Suppliers such as S-Oil, SK, Motiva and Chevron identified Europe as one large area of potential untapped demand for Group II and Group III. During the mid-1990s, these companies set up distribution arrangements – some using third parties already in the base oil business, others using their shareholder affiliates as marketing arms.

Later, large tranches of Group III production were also aimed at the European market. Western Europe-based producers such as Neste and Shell were already established Group III suppliers, and they, along with importers from South Korea and Malaysia, managed for a time to more or less meet demand. In the past couple years, however, an influx from new plants in Bahrain and Qatar pushed the market into a state of oversupply. The market is now awash with Group III grades, with suppliers struggling to find receivers for all the production earmarked for Europe.

A Place for Group II?

Some see that development as squelching any nascent demand for Group II in Europe. This columnist believes that Group II imports can still find a place in Europe, largely because the region has no capacity for virgin Group II production and none planned. The SK-Repsol joint venture in Cartagena, Spain, vacillates in its reports about whether its plant – now under construction – will make any Group II. The latest pronouncement says it will make only Group III after opening in 2014.

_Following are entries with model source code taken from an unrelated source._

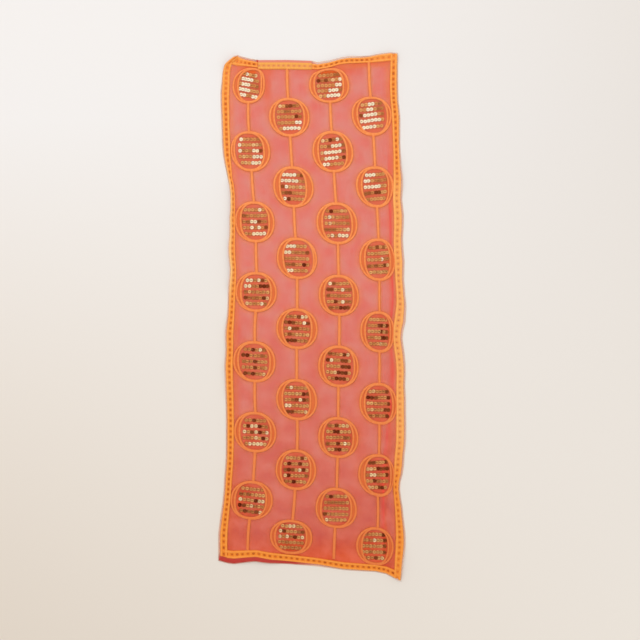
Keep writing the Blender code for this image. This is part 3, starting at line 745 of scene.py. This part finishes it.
border_thread, tree, shader, holed = trim_finish("rayon_eyelet_trim", "#FFB45C", "#FCA04A", "#EE8830", "#E87C24",
                                                 "#E8841C", "#A04A0A")
faded = add_node(tree, "ShaderNodeAttribute", attribute_name="faded")
holed = add_node(tree, "ShaderNodeMix", {0: faded.outputs["Fac"], 6: holed, 7: linear("#FACC84")}, data_type="RGBA")
set_inputs(tree, shader, {"Base Color": holed.outputs[2]})
print("border:", len(tree.nodes), "nodes")

# %% Meshes of the border
TRIM_WIDTH = 6.3
TRIM_PLACES = 22
TRIM_STEP = 0.4
TRIM_BASE = 0.5
RAIL_FROM_MIDDLE = 2.1
RAIL_HALF = 1.05
RAIL_HEIGHT = 1.25
EYELET_PITCH = 4.8
EYELET_RADII = (1.2, 1.6)
# How steeply an eyelet's pit falls, and which part of the height it takes away.
EYELET_STEEP, EYELET_DEEP = 1.3, 0.95
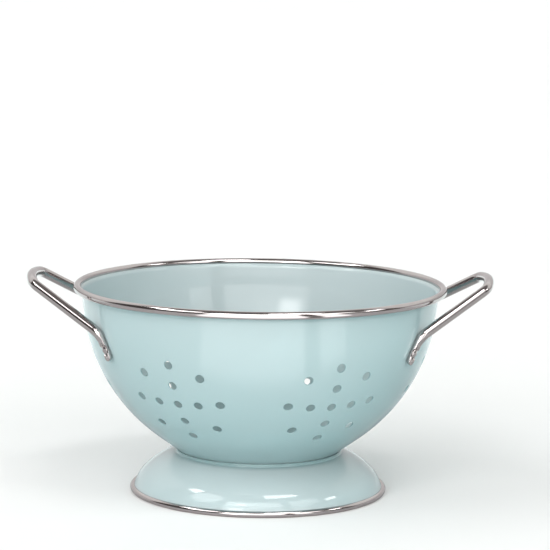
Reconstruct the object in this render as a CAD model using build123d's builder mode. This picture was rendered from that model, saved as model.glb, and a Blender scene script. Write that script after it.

There are rumors that some European mainstream producers will convert Group I facilities to Group II, but nothing firm has been announced so far. Group I closures are still gaining impetus, as indicated by the imminent shutdown at Essars refinery in Stanlow, United Kingdom. (See Newsmakers, page 55 of this issue.)

So where does this leave the European base oils market? Will the industry still hobble along using all three types of base stocks, hoping for a rebound in lubricant demand that creates a home for all base oils? Or will one or two of the groups win the battle and drive out the other API grade – which is happening in some other parts of the world?

Somewhere along the line, something has to give, and a real direction for European base oil has to be taken by this conservative industry.